I want, I need to get on with living a "normal" life.  I want, I need to start reading books again.  I want, I need to find something to help fill my time, something to make me feel fulfilled.  I want, I need something to bring some creativity, some joy back into my life so that it all becomes as natural as breathing.

It's the quietness of the house that gets to me sometimes.  The quietness is both a curse and a blessing.  There is such a loneliness without Joe.  There is the loss of knowing I don't hear his voice and see him.  There is the loss of planned daycations, of shared experiences and memories. 

When I make it through Friday night and all day Saturday, then Sunday becomes so very difficult.  I used to look forward to going to church with Joe.  He always looked so good, smelled so wonderful and I loved being able to sit together and hold hands.  Now it's sometimes a very painful experience because of those memories. 

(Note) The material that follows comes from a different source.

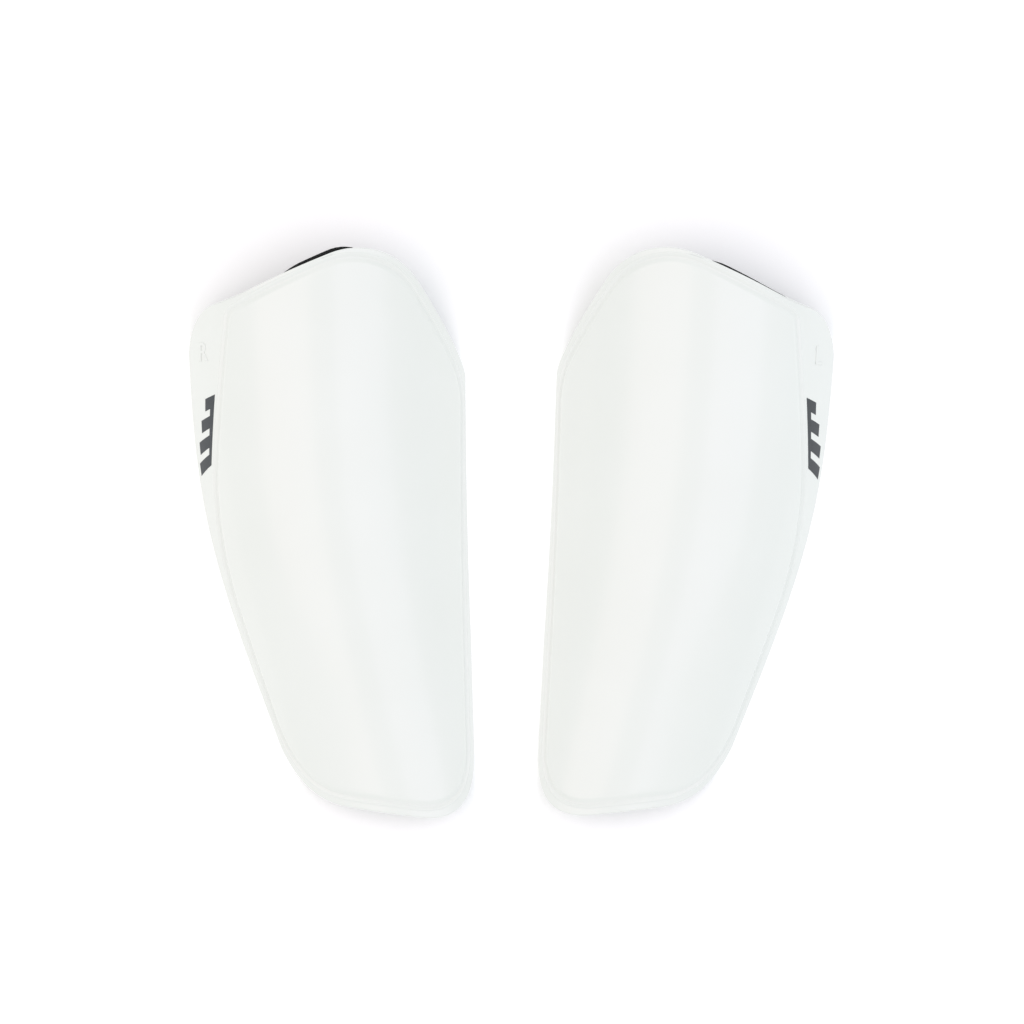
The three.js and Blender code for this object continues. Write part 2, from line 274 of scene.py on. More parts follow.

I know that in time things will become easier.  I know that my Heavenly Father does not want me to continue to cry and hurt.  Unfortunately, that time has not yet arrived.

It Rained

It rained last night.  It was one of those evenings where the first twinges of fall seemed to be creeping in after a very long hot summer.  It started raining sometime before going to bed.  I never heard it at all until shortly before I went to crawl into bed.  I love nights like that...Nights when it's cool, when the window is open and one side of the curtain is pushed aside to catch the breeze.  Then I could really hear the gentle sound of the rain coming down.  It's a rare thing when that happens here in Wyoming.  I rarely have the chance to see it rain at all - there's so little of it.  So, when nights like last night come along, I try to enjoy it as long as possible.

After saying my nightly prayer, I slipped into bed and laid there listening to the steady drip, drip, drip of the rain falling off the side of the house until I finally slipped off into a wonderful night of undisturbed sleep.